>> Begin Data block

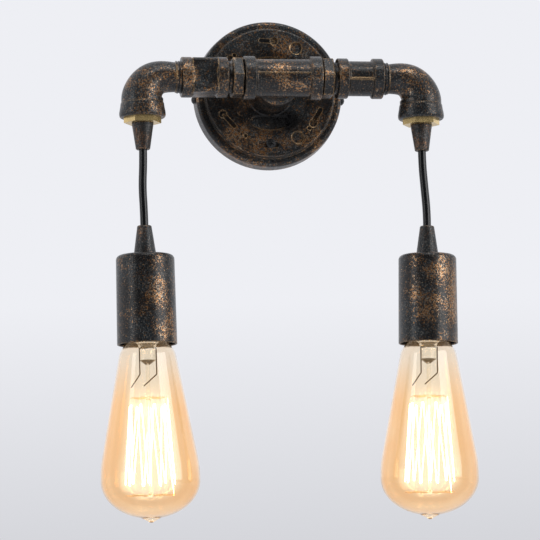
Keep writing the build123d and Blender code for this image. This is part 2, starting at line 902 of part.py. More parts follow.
for name, side in SIDES.items():
    bow_offset, bow_height = cord_bows[name]
    grip_mouth = pendant_section(name)
    route = [
        (side * drop_x, -pipe_depth, cord_start_height),
        (side * drop_x, -pipe_depth, cord_start_height - cord_exit_run),
        (side * drop_x + bow_offset, -pipe_depth, bow_height),
        tuple(grip_mouth.origin + grip_mouth.y_dir * cord_entry_run),
        tuple(grip_mouth.origin),
    ]
    print(name, "cord route", [tuple(round(value, 2) for value in point) for point in route])
    bends = corner_radii(route)
    cord = round_tube(route, cord_radius, bends)
    runs = [math.dist(start, end) for start, end in zip(route, route[1:])]
    swept_length = cord.part.volume / (math.pi * cord_radius ** 2)
    print(name, "cord radii", [round(bend) for bend in bends])
    print(name, "cord runs", round(sum(runs), 2), "volume / section", round(swept_length, 2))
    keep(cord, f"{name}_cord")

# ---------------------------------------------------------------------------------------------
# Hanging lamps: what turns with the cup
# ---------------------------------------------------------------------------------------------


def lower_grip(name):
    """The cone on top of the cup, with a threaded end that goes down through it."""
    bore = cord_radius + cord_gap
    thread_end = cup_top - lower_grip_thread
    return turned(
        pendant_section(name),
        [
            (bore, 0),
            (grip_mouth_radius - grip_round, 0),
            (grip_mouth_radius, -grip_round),
            (grip_wide_radius, -lower_grip_length),
            (grip_wide_radius, cup_top),
            (grip_thread_radius, cup_top),
            (grip_thread_radius, thread_end),
            (bore, thread_end),
        ],
    )


def lamp_cup(name):
    """A deep turned cup, open below, with a rounded top edge."""
    hole = grip_thread_radius + thread_gap
    with BuildPart() as cup:
        with BuildSketch(pendant_section(name)):
            with BuildLine():
                FilletPolyline(
                    (hole, cup_top),
                    (cup_top_radius, cup_top),
                    (cup_rim_radius, cup_rim),
                    (cup_rim_radius - cup_wall, cup_rim),
                    (cup_top_radius - cup_wall, cup_top - cup_wall),
                    (hole, cup_top - cup_wall),
                    radius=(cup_corner, cup_lip_round, cup_lip_round, cup_corner - cup_wall),
                )
                Line((hole, cup_top - cup_wall), (hole, cup_top))
            make_face()
        section = pendant_section(name)
        revolve(axis=Axis(section.origin, section.y_dir))
    return cup


def lampholder(name):
    """The ceramic body of the lampholder, with a threaded entry above and a socket below."""
    entry = grip_thread_radius + thread_gap
    entry_bottom = cup_top - lower_grip_thread - thread_gap
    return turned(
        pendant_section(name),
        [
            (entry, holder_top),
            (holder_top_radius, holder_top),
            (holder_radius, holder_top - holder_shoulder),
            (holder_radius, holder_bottom),
            (holder_cavity_radius, holder_bottom),
            (holder_cavity_radius, cavity_top),
            (0, cavity_top),
            (0, entry_bottom - holder_lead_end),
            (entry, entry_bottom - holder_lead_end),
        ],
    )


def screw_shell(name):
    """The thin threaded shell that the bulb screws into."""
    outer = shell_inner_radius + shell_wall
    return turned(
        pendant_section(name),
        [
            (shell_lip_radius, cavity_top),
            (outer, cavity_top),
            (outer, cavity_top - shell_height),
            (shell_inner_radius, cavity_top - shell_height),
            (shell_inner_radius, cavity_top - shell_wall),
            (shell_lip_radius, cavity_top - shell_wall),
        ],
    )


def centre_contact(name):
    """A leaf spring, bowed down to the bulb's base contact."""
    half = contact_length / 2
    with BuildPart() as contact:
        with BuildSketch(pendant_section(name)):
            with BuildLine():
                ThreePointArc((-half, cavity_top), (0, cavity_top - contact_bow), (half, cavity_top))
                Line((half, cavity_top), (half, cavity_top - contact_thickness))
                ThreePointArc(
                    (half, cavity_top - contact_thickness),
                    (0, cavity_top - contact_thickness - contact_bow),
                    (-half, cavity_top - contact_thickness),
                )
                Line((-half, cavity_top - contact_thickness), (-half, cavity_top))
            make_face()
        extrude(amount=contact_width / 2, both=True)
    return contact


def holder_terminals(name):
    """The two terminal screws on the lampholder's top."""
    with BuildPart() as terminals:
        with BuildSketch(pendant_level(name, holder_top)):
            with GridLocations(2 * terminal_offset, 0, 2, 1):
                Circle(terminal_radius)
        extrude(amount=terminal_height)
    return terminals


def holder_lead(name):
    """The cord's end inside the lower grip and the top of the lampholder."""
    lead_end = cup_top - lower_grip_thread - holder_lead_end
    with BuildPart() as lead:
        with BuildSketch(pendant_level(name, lead_end)):
            Circle(cord_radius)
        extrude(amount=-lead_end)
    return lead


for name in SIDES:
    keep(lower_grip(name), f"{name}_lower_grip")
    keep(lamp_cup(name), f"{name}_cup")
    cup_nut_plane = pendant_level(name, holder_top)
    cup_nut = hexagon_nut(cup_nut_plane, cup_nut_flats, cup_nut_height, grip_thread_radius + thread_gap)
    keep(cup_nut, f"{name}_cup_nut")
    keep(lampholder(name), f"{name}_lampholder")
    keep(screw_shell(name), f"{name}_screw_shell")
    keep(centre_contact(name), f"{name}_centre_contact")
    keep(holder_terminals(name), f"{name}_holder_terminals")
    keep(holder_lead(name), f"{name}_holder_lead")

# ---------------------------------------------------------------------------------------------
# Bulbs
# ---------------------------------------------------------------------------------------------


def bulb_section(name):
    """A section through a bulb, from the tip of its base contact: y is up its axis."""
    section = pendant_section(name)
    return Plane(origin=section.from_local_coords((0, bulb_tip, 0)), x_dir=section.x_dir, z_dir=section.z_dir)


def bulb_contact(name):
    """The soldered button on the cap's end."""
    return turned(
        bulb_section(name),
        [
            (0, 0),
            (bulb_contact_tip_radius, -bulb_contact_dome),
            (bulb_contact_radius, bulb_contact_edge - bulb_contact_height),
            (bulb_contact_radius, -bulb_contact_height),
            (0, -bulb_contact_height),
        ],
    )


def cap_insulator(name):
    """The dark glass cone between the button and the threaded cap."""
    top = -bulb_contact_height
    bottom = top - cap_insulator_height
    return turned(
        bulb_section(name),
        [(0, top), (cap_insulator_top_radius, top), (cap_insulator_radius, bottom), (0, bottom)],
    )


def bulb_cap(name):
    """The thin screw cap, with ring-shaped threads and a plain skirt."""
    thread_top = -(bulb_contact_height + cap_insulator_height)
    outline = [(cap_insulator_radius - cap_wall, thread_top), (cap_root_radius, thread_top)]
    for turn in range(cap_thread_turns):
        crest = thread_top - (turn + 0.5) * cap_thread_pitch
        outline.append((cap_crest_radius, crest))
        outline.append((cap_root_radius, crest - cap_thread_pitch / 2))
    skirt_top = outline[-1][1]
    skirt_bottom = skirt_top - cap_skirt_height
    outline += [
        (cap_crest_radius, skirt_top - cap_skirt_slope),
        (cap_crest_radius, skirt_bottom),
        (cap_crest_radius - cap_wall, skirt_bottom),
        (cap_crest_radius - cap_wall, skirt_top - cap_inner_slope),
    ]
    for turn in reversed(range(cap_thread_turns)):
        crest = thread_top - (turn + 0.5) * cap_thread_pitch
        outline.append((cap_root_radius - cap_wall, crest - cap_thread_pitch / 2))
        outline.append((cap_crest_radius - cap_wall, crest))
    outline.append((cap_insulator_radius - cap_wall, thread_top - cap_wall))
    return turned(bulb_section(name), outline)


def glass_side(inset):
    """The bulb's outline from its neck to its belly, drawn an inset inside its outer surface."""
    shoulder = (glass_shoulder_radius - inset, -glass_shoulder_drop)
    cone_end = (glass_cone_radius - inset, -glass_cone_drop)
    belly = (glass_belly_radius - inset, -glass_belly_drop)
    with BuildLine() as side:
        neck = Line((glass_neck_radius - inset, -glass_start), (glass_neck_radius - inset, -glass_neck_drop))
        Spline(
            neck @ 1,
            shoulder,
            tangents=[glass_neck_flare, (cone_end[0] - shoulder[0], cone_end[1] - shoulder[1])],
        )
        cone = Line(shoulder, cone_end)
        Spline(cone_end, belly, tangents=[cone % 1, (0, -1)])
    return side.line


def glass_outside():
    """Half of the outer outline: the bowl ends in a drawn tip."""
    centre = (0, -glass_belly_drop)
    with BuildLine() as outline:
        add(glass_side(0))
        bowl = EllipticalCenterArc(
            centre,
            glass_belly_radius,
            glass_bowl_height,
            start_angle=-glass_tip_angle,
            arc_size=glass_tip_angle,
        )
        Polyline(
            bowl @ 0,
            (glass_tip_end_radius, -glass_tip_drop),
            (0, -glass_tip_drop),
            (0, -glass_start),
            (glass_neck_radius, -glass_start),
        )
    return outline.line


def glass_inside():
    """Half of the inner outline: the bowl is closed below."""
    centre = (0, -glass_belly_drop)
    with BuildLine() as outline:
        add(glass_side(glass_wall))
        bowl = EllipticalCenterArc(
            centre,
            glass_belly_radius - glass_wall,
            glass_bowl_height - glass_wall,
            start_angle=-90,
            arc_size=90,
        )
        Polyline(bowl @ 0, (0, -glass_start), (glass_neck_radius - glass_wall, -glass_start))
    return outline.line


def bulb_glass(name):
    """The blown glass: a long pear shape with a drawn tip at the bottom."""
    section = bulb_section(name)
    with BuildPart() as glass:
        with BuildSketch(section):
            with BuildLine():
                add(glass_outside())
            make_face()
            with BuildLine():
                add(glass_inside())
            make_face(mode=Mode.SUBTRACT)
        revolve(axis=Axis(section.origin, section.y_dir))
    return glass


def bulb_stem(name):
    """The glass stem: a flare at the neck, a pinched tube and the long rod below it."""
    return turned(
        bulb_section(name),
        [
            (0, -stem_flare_drop),
            (stem_flare_radius, -stem_flare_drop),
            (stem_flare_foot_radius, -stem_flare_drop - stem_flare_foot_height),
            (stem_tube_radius, -stem_flare_drop - stem_flare_height),
            (stem_tube_radius, -stem_pinch_drop + stem_pinch_height / 2),
            (stem_rod_radius, -stem_pinch_drop - stem_pinch_height / 2),
            (stem_rod_radius, -filament_top_drop + stem_hub_rise),
            (stem_hub_radius, -filament_top_drop),
            (stem_rod_radius, -filament_top_drop - stem_hub_run),
            (stem_rod_radius, -filament_low_drop + stem_hub_run),
            (stem_hub_radius, -filament_low_drop),
            (0, -filament_low_drop - stem_hub_run),
        ],
    )


def bulb_point(name, radius, angle, drop):
    """A point in a bulb at a radius and angle from its axis, below the tip of its cap."""
    turn = math.radians(angle)
    return bulb_section(name).from_local_coords((radius * math.cos(turn), -drop, radius * math.sin(turn)))


def bulb_leads(name):
    """The two lead wires, straight down beside the stem and then bent aside to the filament."""
    section = bulb_section(name)
    with BuildPart() as leads:
        for x_start, (x_end, end_drop) in zip((-lead_wire_spread, lead_wire_spread), lead_wire_ends):
            route = [
                section.from_local_coords((x_start, -lead_wire_top, lead_wire_front)),
                section.from_local_coords((x_start, -lead_kick_drop, lead_wire_front)),
                section.from_local_coords((x_end, -end_drop, lead_wire_front)),
            ]
            wire = round_tube(route, lead_wire_radius, lead_wire_bend)
            add(wire.part)
    return leads


def filament_supports(name):
    """Fine hooks that stand out from the rod like spokes, above and below the filament."""
    section = bulb_section(name)
    with BuildPart() as supports:
        for radius, drop, phase in (
            (filament_top_radius, filament_top_drop, 0),
            (filament_low_radius, filament_low_drop, 180 / filament_loops),
        ):
            for loop in range(filament_loops):
                angle = math.radians(phase + loop * 360 / filament_loops)
                outwards = section.x_dir * math.cos(angle) + section.z_dir * math.sin(angle)
                foot = section.from_local_coords((0, -drop, 0)) + outwards * (stem_hub_radius + spoke_gap)
                with BuildSketch(Plane(origin=foot, z_dir=outwards)):
                    Circle(support_wire_radius)
                extrude(amount=radius - filament_wire_radius - stem_hub_radius - 2 * spoke_gap)
    return supports


def bulb_filament(name):
    """One long wire that runs up and down round the rod from hook to hook."""
    points = []
    for loop in range(filament_loops):
        angle = loop * 360 / filament_loops
        half_step = 180 / filament_loops
        points.append(bulb_point(name, filament_top_radius, angle, filament_top_drop))
        points.append(bulb_point(name, filament_low_radius, angle + half_step, filament_low_drop))
    with BuildPart() as filament:
        with BuildLine() as route:
            FilletPolyline(points, radius=filament_turn_radius)
        with BuildSketch(Plane(origin=route.line @ 0, z_dir=route.line % 0)):
            Circle(filament_wire_radius)
        sweep(path=route.line)
    return filament


for name in SIDES:
    keep(bulb_contact(name), f"{name}_bulb_contact")
    keep(cap_insulator(name), f"{name}_bulb_insulator")
    keep(bulb_cap(name), f"{name}_bulb_cap")
    keep(bulb_glass(name), f"{name}_bulb_glass")
    keep(bulb_stem(name), f"{name}_bulb_stem")
    keep(bulb_leads(name), f"{name}_bulb_leads")
    keep(filament_supports(name), f"{name}_bulb_supports")
    keep(bulb_filament(name), f"{name}_bulb_filament")
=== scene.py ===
"""Industrial pipe wall light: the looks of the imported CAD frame.

Metres. The origin is the middle of the wall plate's back, +X is to the right as seen from the
room, +Y goes into the wall and +Z is up.
"""

import logging
import math
from dataclasses import dataclass
from enum import Enum

import bmesh
import bpy
import numpy as np
from mathutils import Matrix, Vector


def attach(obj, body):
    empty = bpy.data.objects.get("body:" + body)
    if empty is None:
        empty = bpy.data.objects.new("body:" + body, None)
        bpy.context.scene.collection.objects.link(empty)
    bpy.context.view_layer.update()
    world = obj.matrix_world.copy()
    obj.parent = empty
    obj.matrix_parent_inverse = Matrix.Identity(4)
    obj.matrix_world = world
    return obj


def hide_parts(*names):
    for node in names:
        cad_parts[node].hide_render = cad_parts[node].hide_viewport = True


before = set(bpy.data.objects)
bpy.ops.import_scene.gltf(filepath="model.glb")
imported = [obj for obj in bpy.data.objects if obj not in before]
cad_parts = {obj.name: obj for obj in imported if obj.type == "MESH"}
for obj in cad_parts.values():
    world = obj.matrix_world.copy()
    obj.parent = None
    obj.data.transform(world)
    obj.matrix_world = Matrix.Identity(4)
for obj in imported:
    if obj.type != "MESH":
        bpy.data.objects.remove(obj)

LOG = logging.getLogger("pipe_wall_light")
MM = 0.001
Colour = tuple[float, float, float]
Point = tuple[float, float, float]
Socket = bpy.types.NodeSocket
Value = Socket | float
Inputs = dict[str | int, object]

# Millimetres: from the wall to the pipes' axis, and from the middle to an elbow's lower axis
PIPE_DEPTH = 68.5
ARM_REACH = 93.7

# Degrees: faces that meet at less are one face, and edges that turn by more are sharp
FLAT_ANGLE = 0.4
SHARP_ANGLE = 32.0
# Metres: corners nearer than this are one corner
MERGE_REACH = 1e-6


class Side(Enum):
    """The two arms of the light."""

    LEFT = "left"
    RIGHT = "right"

    @property
    def sign(self) -> int:
        """-1 on the left and +1 on the right."""
        return -1 if self is Side.LEFT else 1

    def body(self, part: str) -> str:
        """The name of a CAD body or node on this arm."""
        return f"{self.value}_{part}"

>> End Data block

In the listing above, find the line containing "filament_top_radius, angle, filament_top_drop))" and the line containing "obj.parent = empty", then quote both, plus every line between them, exactly as written.

        points.append(bulb_point(name, filament_top_radius, angle, filament_top_drop))
        points.append(bulb_point(name, filament_low_radius, angle + half_step, filament_low_drop))
    with BuildPart() as filament:
        with BuildLine() as route:
            FilletPolyline(points, radius=filament_turn_radius)
        with BuildSketch(Plane(origin=route.line @ 0, z_dir=route.line % 0)):
            Circle(filament_wire_radius)
        sweep(path=route.line)
    return filament


for name in SIDES:
    keep(bulb_contact(name), f"{name}_bulb_contact")
    keep(cap_insulator(name), f"{name}_bulb_insulator")
    keep(bulb_cap(name), f"{name}_bulb_cap")
    keep(bulb_glass(name), f"{name}_bulb_glass")
    keep(bulb_stem(name), f"{name}_bulb_stem")
    keep(bulb_leads(name), f"{name}_bulb_leads")
    keep(filament_supports(name), f"{name}_bulb_supports")
    keep(bulb_filament(name), f"{name}_bulb_filament")
=== scene.py ===
"""Industrial pipe wall light: the looks of the imported CAD frame.

Metres. The origin is the middle of the wall plate's back, +X is to the right as seen from the
room, +Y goes into the wall and +Z is up.
"""

import logging
import math
from dataclasses import dataclass
from enum import Enum

import bmesh
import bpy
import numpy as np
from mathutils import Matrix, Vector


def attach(obj, body):
    empty = bpy.data.objects.get("body:" + body)
    if empty is None:
        empty = bpy.data.objects.new("body:" + body, None)
        bpy.context.scene.collection.objects.link(empty)
    bpy.context.view_layer.update()
    world = obj.matrix_world.copy()
    obj.parent = empty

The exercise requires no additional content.